The S&P decision to put Berkshire into the index has been a boon for the stock, which badly trailed the overall market last year. Since the decision on Jan. 26, the shares have risen nearly $9, from 68 -- up $3.33 last week. As a result, the company needed to issue less stock to holders of Burlington Northern than had been anticipated just a month ago. The deal closed Friday, with Berkshire buying the railroad for $34 billion, or $100 a share -- about $10 billion in stock and the rest in cash for the stock that Berkshire didn't already own.
BERKSHIRE WATCHERS HAD ESTIMATED that index funds needed to buy about 165 million shares, a demand filled by opportunistic investors and others who bought Berkshire in the prior 2½ weeks and likely turned a profit because Berkshire finished Friday at its highest level of the year. Berkshire enters the S&P 500 with a roughly 1% weighting. It'll be interesting to see how the stock trades on Feb. 16, now that the index-buying presumably is largely finished.

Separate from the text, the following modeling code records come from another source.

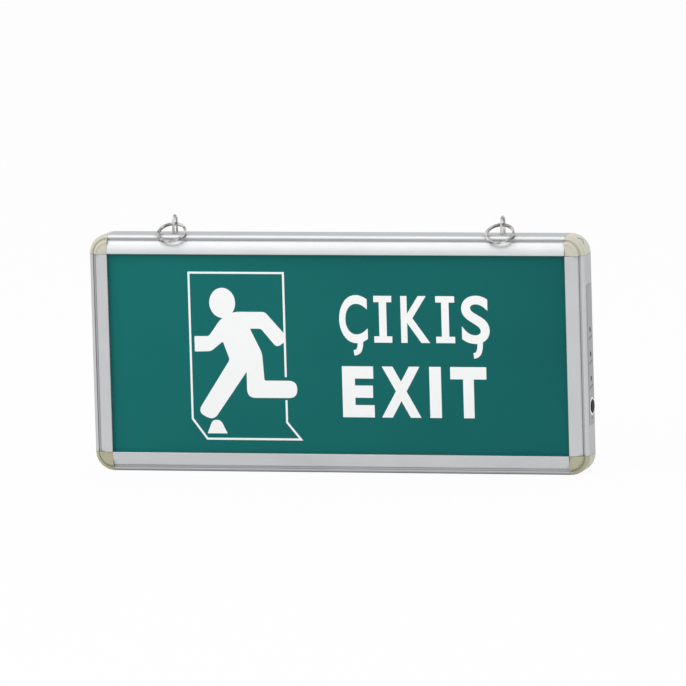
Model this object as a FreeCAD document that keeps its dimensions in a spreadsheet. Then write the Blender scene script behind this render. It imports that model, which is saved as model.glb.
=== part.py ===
"""Slim hanging emergency exit light: an aluminium picture-frame housing round a lit panel.

Millimetres.  X runs across the sign, Y from the front (-Y) to the back (+Y), Z up.  The origin
is the middle of the flat underside.  Every size comes from the sheet "dim".
"""
import FreeCAD
import Part
import Sketcher
import math
import os

doc = FreeCAD.newDocument("exit_light")
V = FreeCAD.Vector

# --------------------------------------------------------------------------- driving dimensions
DIMENSIONS = [
    ("sign_width", 320, "overall width of the framed sign"),
    ("sign_height", 150, "overall height of the framed sign"),
    ("sign_depth", 25, "overall depth of the frame profile"),
    # frame profile
    ("border_width", 12.2, "frame border seen from the front"),
    ("lip_width", 8.4, "convex inner lip of the border"),
    ("lip_drop", 2.35, "how far the lip falls back towards the groove"),
    ("lip_radius", 19.5, "radius of the lip's convex face"),
    ("lip_chamfer", 0.6, "broken outer edge of the lip"),
    ("edge_break", 0.3, "broken inner edge of the lip"),
    ("lip_return", 3.2, "depth of the leg that the panel bears on"),
    ("groove_width", 1.4, "shadow groove outside the lip"),
    ("groove_depth", 0.7, "groove floor below the rim"),
    ("rim_drop", 2.9, "how far the rim lies behind the lip's front"),
    ("edge_radius", 2.3, "rounded edge between rim and side"),
    ("profile_wall", 1.2, "wall of the aluminium profile"),
    ("chamber_width", 3.8, "hollow behind the side wall, across"),
    ("rib_height", 3.8, "slot ribs above the slot floor"),
    ("rib_wall", 1.0, "thickness of the slot ribs"),
    ("slip", 0.05, "gap between pieces that slide into the slots"),
    ("seam_gap", 0.15, "gap between a corner piece and each profile end"),
    # corner mouldings
    ("corner_face_drop", 0.9, "flat inner sector below the lip's front"),
    ("ridge_start", 6.6, "radius where the raised ridge begins"),
    ("ridge_middle", 7.7, "radius of the ridge's crest"),
    ("ridge_end", 8.8, "radius where the ridge falls away"),
    ("ridge_drop", 0.4, "ridge crest below the lip's front"),
    ("valley_start", 9.2, "inner radius of the valley floor"),
    ("valley_end", 9.7, "outer radius of the valley floor"),
    ("tongue_length", 14, "corner tongue inside the profile"),
    ("tongue_gap", 0.15, "play of the tongue in the hollow, each side"),
    ("mark_side", 7.0, "side of the triangle sunk in the corner's outer face"),
    ("mark_line", 0.8, "width of the triangle's sunk line"),
    ("mark_depth", 1.0, "depth of the triangle's sunk line"),
    # stack behind the lip
    ("sheet_inset", 7.5, "edge of panel and sheets in from the outside"),
    ("sheet_corner", 2.2, "corner radius of panel and sheets"),
    ("panel_thickness", 2.0, "printed acrylic front panel"),
    ("diffuser_thickness", 0.3, "diffuser film"),
    ("guide_thickness", 3.0, "edge-lit light guide"),
    ("reflector_thickness", 0.3, "white reflector film"),
    ("strip_thickness", 0.8, "LED strip board"),
    ("strip_width", 2.8, "LED strip board, front to back"),
    ("lead_x", 28.4, "lead of the LED strip across"),
    ("strip_end_gap", 5.8, "LED strip short of each corner seam"),
    ("chip_height", 0.7, "LED chip above its board"),
    ("chip_side", 2.2, "LED chip, square"),
    ("chip_count", 20, "LED chips on the strip"),
    ("plate_thickness", 1.0, "sheet-steel back plate"),
    # back plate openings
    ("keyhole_spacing", 200, "between the two keyholes"),
    ("keyhole_height", 118, "height of the keyholes' narrow ends"),
    ("keyhole_slot_radius", 2.1, "narrow end, for the screw's shank"),
    ("keyhole_entry_radius", 4.2, "wide end, for the screw's head"),
    ("keyhole_travel", 8, "from wide end to narrow end"),
    ("entry_radius", 6, "cable hole in the back plate"),
    ("entry_x", -52, "cable hole across"),
    ("entry_z", 96, "cable hole height"),
    ("grommet_bore", 3.5, "radius of the grommet's bore"),
    ("grommet_flange", 7.6, "radius of the grommet's flanges"),
    ("grommet_lip", 1.1, "thickness of each flange"),
    # driver electronics
    ("board_width", 96, "driver board"),
    ("board_height", 34, "driver board"),
    ("board_thickness", 1.2, "circuit boards"),
    ("board_x", 8, "middle of the driver board across"),
    ("board_z", 90, "middle of the driver board up"),
    ("standoff_length", 2.6, "board above the back plate"),
    ("standoff_radius", 2.5, "standoffs"),
    ("board_screw_radius", 1.2, "shank of the board screws"),
    ("board_screw_inset", 4, "board screws in from the board's edges"),
    ("insulation_thickness", 0.3, "insulating sheet behind the board"),
    # battery
    ("cell_radius", 5.2, "battery cell in its sleeve"),
    ("cell_length", 44, "one battery cell"),
    ("cell_count", 3, "cells in line"),
    ("battery_x", 0, "middle of the battery across"),
    ("battery_z", 42, "axis of the battery up"),
    ("clip_wall", 0.6, "battery clip"),
    ("clip_width", 8, "battery clip"),
    ("clip_spacing", 88, "between the two battery clips"),
    # indicator side
    ("led_first_z", 90.5, "top indicator lamp"),
    ("led_pitch", 15.4, "between indicator lamps"),
    ("led_count", 3, "indicator lamps"),
    ("led_radius", 1.5, "indicator lamp body"),
    ("led_hole_radius", 1.7, "holes for the lamps"),
    ("button_z", 42.4, "test button height"),
    ("button_radius", 4.4, "test button"),
    ("button_proud", 1.1, "test button above the side"),
    ("button_gap", 0.1, "running gap round the button"),
    ("button_travel", 1.0, "travel of the button"),
    ("bezel_radius", 5.6, "ring round the button"),
    ("bezel_height", 0.6, "ring above the side"),
    ("bezel_wall", 0.7, "sleeve of the ring"),
    ("label_height", 88, "plain strip on the side"),
    ("label_width", 12.6, "plain strip on the side"),
    ("label_thickness", 0.2, "plain strip on the side"),
    ("label_z", 75, "middle of the plain strip"),
    ("indicator_board_height", 78, "board behind the lamps"),
    ("indicator_board_inset", 7.4, "board in from the outside"),
    # hangers
    ("hanger_inset", 54, "each hanger in from the end of the frame"),
    ("wire_radius", 0.8, "hanger eye wire"),
    ("eye_radius", 4.0, "half the distance between the eye's legs"),
    ("eye_centre", 6.9, "middle of the eye's arch above the top"),
    ("eye_depth", 2.6, "wire inside the top wall before it turns out"),
    ("clinch_length", 2.6, "turned-out ends inside the top"),
    ("leg_hole_gap", 0.1, "gap round each leg"),
    ("ring_radius", 8.6, "split ring, middle of its band"),
    ("ring_band", 1.6, "split ring band, across its face"),
    ("ring_leaf", 0.66, "one turn of the split ring"),
    ("ring_pitch", 0.74, "from one turn to the next"),
    ("ring_offset", 1.6, "ring's band from the middle of the arch"),
    ("ring_rest", 0.2, "gap between ring and frame at rest"),
]

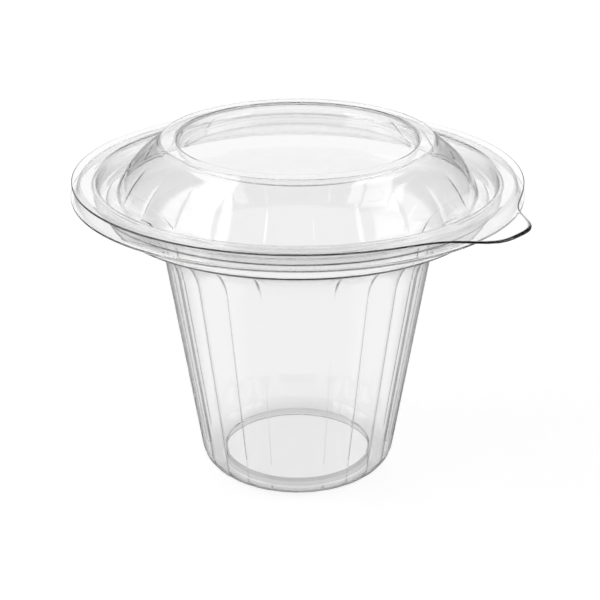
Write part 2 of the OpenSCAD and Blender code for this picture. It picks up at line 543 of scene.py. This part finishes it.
class FormedSheet:
    """A closed shell made by turning a sheet's path, with its creases pressed in."""

    def __init__(self, body: str, slot: str, path: SheetPath, flutes: Flutes) -> None:
        """Keeps what the shell is made from.

        Args:
            body: The body that the sheet moves with, which has the same name as its node.
            slot: The record's material slot, which is also the piece's name.
            path: The path of the sheet's underside.
            flutes: The creases.
        """
        self.body = body
        self.slot = slot
        self.path = path
        self.flutes = flutes

    def swell(self, radius: np.ndarray, angles: np.ndarray) -> np.ndarray:
        """How far points are moved outwards, by radius and direction. A plain sheet has none."""
        return np.zeros((len(radius), len(angles)))

    def build(self) -> bpy.types.Object:
        """Makes the mesh.

        Returns:
            The new object, in the shared frame, in metres.
        """
        under, shares, lines = self.path.points()
        sides = SheetPath.mitres(under)
        over = under + self.path.thickness * sides
        over[0, 0] = under[0, 0]
        press = sides / np.linalg.norm(sides, axis=1)[:, None]
        if self.flutes.sink is Sink.INWARD:
            press = np.tile([-1.0, 0.0], (len(under), 1))
        press = press * shares[:, None]
        section = np.vstack([under, over[::-1]])
        press = np.vstack([press, press[::-1]])
        angles, depths, groove = self.flutes.pressed(section[:, 0])
        radius = section[:, 0, None] + press[:, 0, None] * depths + self.swell(section[:, 0], angles)
        height = section[:, 1, None] + press[:, 1, None] * depths
        points = np.stack([radius * np.cos(angles), radius * np.sin(angles), height], axis=-1)
        rings, columns = radius.shape
        index = np.arange(rings * columns).reshape(rings, columns)
        last = index[:-1]
        following = index[1:]
        faces = np.stack(
            [last, np.roll(last, -1, axis=1), np.roll(following, -1, axis=1), following], axis=-1
        ).reshape(-1, 4)
        mesh = bpy.data.meshes.new(self.slot)
        mesh.from_pydata((points.reshape(-1, 3) * MM).tolist(), [], faces.tolist())
        plain = np.zeros(len(under))
        # The marks hold the painted shade: in the creases' grooves, along folds, bands and cut edges, and
        # round the foot's outline.
        along = self.flutes.groove_painted_shade * np.minimum(self.flutes.groove_gain * shares, 1)
        marks = {
            GROOVE_SHADE_MARK: groove * np.concatenate([along, plain])[:, None],
            FOLD_SHADE_MARK: np.tile(np.concatenate([lines[:, 0], lines[::-1, 1]])[:, None], columns),
            RIM_SHADE_MARK: np.tile(np.concatenate([lines[:, 2], plain])[:, None], columns),
        }
        for name, values in marks.items():
            mesh.attributes.new(name, "FLOAT", "POINT").data.foreach_set("value", values.ravel())
        piece = bpy.data.objects.new(self.slot, mesh)
        bpy.context.scene.collection.objects.link(piece)
        self._close(mesh)
        return piece

    def dress(self, piece: bpy.types.Object, finish: ClearSheet) -> None:
        """Gives a piece its material, with its painted shade, and ties it to the solid that it stands for.

        Args:
            piece: The piece.
            finish: Its material, with painted shade in its colour.
        """
        piece.data.materials.append(finish.material())
        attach(piece, self.body)
        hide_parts(self.body)

    @staticmethod
    def _close(mesh: bpy.types.Mesh) -> None:
        """Joins the points that meet on the axis, turns the faces outwards and shades them smooth."""
        work = bmesh.new()
        work.from_mesh(mesh)
        bmesh.ops.remove_doubles(work, verts=work.verts, dist=MEETING * MM)
        bmesh.ops.recalc_face_normals(work, faces=work.faces)
        for face in work.faces:
            face.smooth = True
        work.to_mesh(mesh)
        work.free()


@dataclass(frozen=True)
class CupForm:
    """Sizes of the cup."""

    # Radii end in r, heights in h, rise or drop, and widths in w. The wall's lean and the rise of
    # the flare are angles in degrees.
    sheet: float = 0.45
    height: float = 77.7
    wall_r: float = 24.5
    wall_lean: float = 8.75
    foot_bend: float = 5.0
    floor_rise: float = 2.3
    floor_step: float = 1.1
    foot_step: float = 0.85
    flare_bend: float = 11.0
    flare_rise: float = 24.0
    neck_r: float = 46.9
    neck_h: float = 4.4
    neck_bend: float = 1.2
    shelf_drop: float = 3.9
    plug_r: float = 49.4
    plug_draft: float = 0.35
    plug_bend: float = 0.05
    ridge_w: float = 3.7
    ridge_bend: float = 0.6
    skirt_spread: float = 1.0
    skirt_h: float = 2.95
    lip_r: float = 55.35
    # The creases: how many there are, how deep, at what height they are full and how far from
    # the neck they fade, and then their shares of that depth at the foot, flare and fade.
    flutes_round: int = 24
    crease: float = 0.3
    crease_full: float = 10.0
    crease_fade: float = 1.2
    foot_share: float = 0.6
    flare_share: float = 0.45
    fade_share: float = 0.2

    def path(self) -> SheetPath:
        """The path of the cup's underside, from the middle of its floor to its lip."""
        lean = math.tan(math.radians(self.wall_lean))
        rise = math.tan(math.radians(self.flare_rise))
        foot_r = self.wall_r + lean * self.foot_bend
        foot_r -= self.foot_bend / math.cos(math.radians(self.wall_lean))
        shelf_z = self.height - self.shelf_drop - self.sheet
        neck_z = shelf_z - self.neck_h
        ridge_z = self.height - self.sheet
        lip_z = ridge_z - self.skirt_h
        # The wall's line and the flare's straight run meet in one wide fold.
        flare_z = (neck_z - rise * (self.neck_r - self.wall_r)) / (1 - rise * lean)
        plug_out = self.plug_r + self.sheet
        ridge_out = plug_out + self.ridge_w - self.sheet
        fade_r = self.neck_r - self.crease_fade
        # The lines and bands at the corners are painted shade: darker colour at the floor's step and along
        # it, at the foot's contact and round its outline, at the plug's corner, at the ridge and at the
        # cut lip.
        return SheetPath(
            [
                Corner(0, self.floor_rise),
                Corner(
                    foot_r - self.floor_step,
                    self.floor_rise,
                    line=PaintedShade(0.35, 0.65),
                    band=PaintedShade(over=0.5),
                ),
                Corner(foot_r - self.foot_step, 0, line=PaintedShade(over=0.1)),
                Corner(
                    self.wall_r,
                    0,
                    self.foot_bend - self.sheet,
                    self.foot_share,
                    crease_start=0.0,
                    line=PaintedShade(0.3, 0.35, 1.0),
                    line_end=PaintedShade(rim=0.7),
                ),
                Corner(self.wall_r + lean * self.crease_full, self.crease_full, 0, 1.0),
                Corner(
                    self.wall_r + lean * flare_z,
                    flare_z,
                    self.flare_bend,
                    self.flare_share,
                    crease_start=1.0,
                ),
                Corner(fade_r, neck_z - rise * self.crease_fade, 0, self.fade_share),
                Corner(self.neck_r, neck_z, self.neck_bend),
                Corner(self.neck_r, shelf_z),
                Corner(plug_out, shelf_z, self.plug_bend, line=PaintedShade(0.55)),
                Corner(plug_out + self.plug_draft, ridge_z),
                Corner(ridge_out, ridge_z, self.ridge_bend, line=PaintedShade(0.3, 0.15)),
                Corner(ridge_out + self.skirt_spread, lip_z),
                Corner(self.lip_r, lip_z, line=PaintedShade(0.5, 0.45)),
            ],
            self.sheet,
        )

    def flutes(self) -> Flutes:
        """The cup's creases, less two, so that the front and the back panel are two flutes wide."""
        return Flutes(
            count=self.flutes_round,
            depth=self.crease,
            turn=-90,
            plain=(0, self.flutes_round // 2),
            sink=Sink.SQUARE,
            # Painted shade along the creases' grooves.
            groove_painted_shade=1.2,
        )


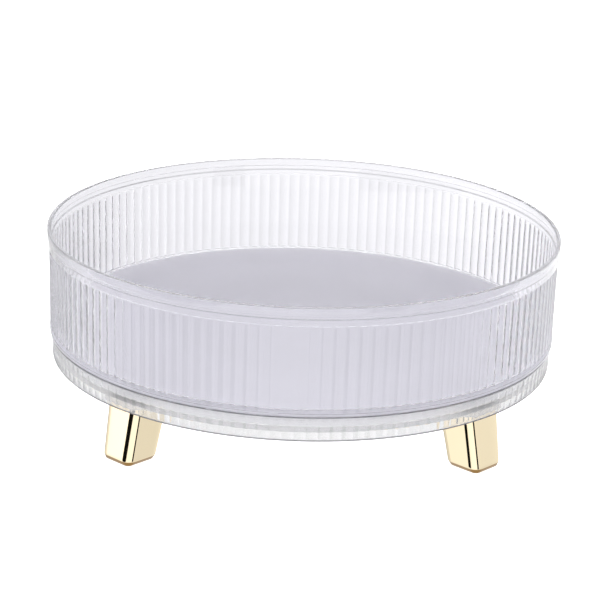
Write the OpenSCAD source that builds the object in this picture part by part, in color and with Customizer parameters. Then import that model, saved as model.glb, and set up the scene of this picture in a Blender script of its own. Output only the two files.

Ultimately, Berkshire's addition to the S&P 500 could lift the stock by attracting investment managers who had little incentive in the past to hold it. Now that Berkshire is in the index, active managers risk trailing their benchmark if they don't own the stock and the shares beat the S&P 500. There is now low institutional ownership of Berkshire.
Berkshire's Class A shares, which ended Friday at $115,810, now are up 16% so far in 2010, making Berkshire one of the best-performing big stocks in the market. The shares now trade at around 1.4 times our estimate of Berkshire's year-end 2009 book value of about $84,000. Earlier this year, Barron's wrote that the stock looked inexpensive at around $100,000.
Some thought that the index funds' buying of Berkshire late Friday might depress the S&P 500 as the funds sold shares in the other 499 companies to make room for Berkshire. But the index actually moved higher by about 3 points in the final half hour, to end at 1075.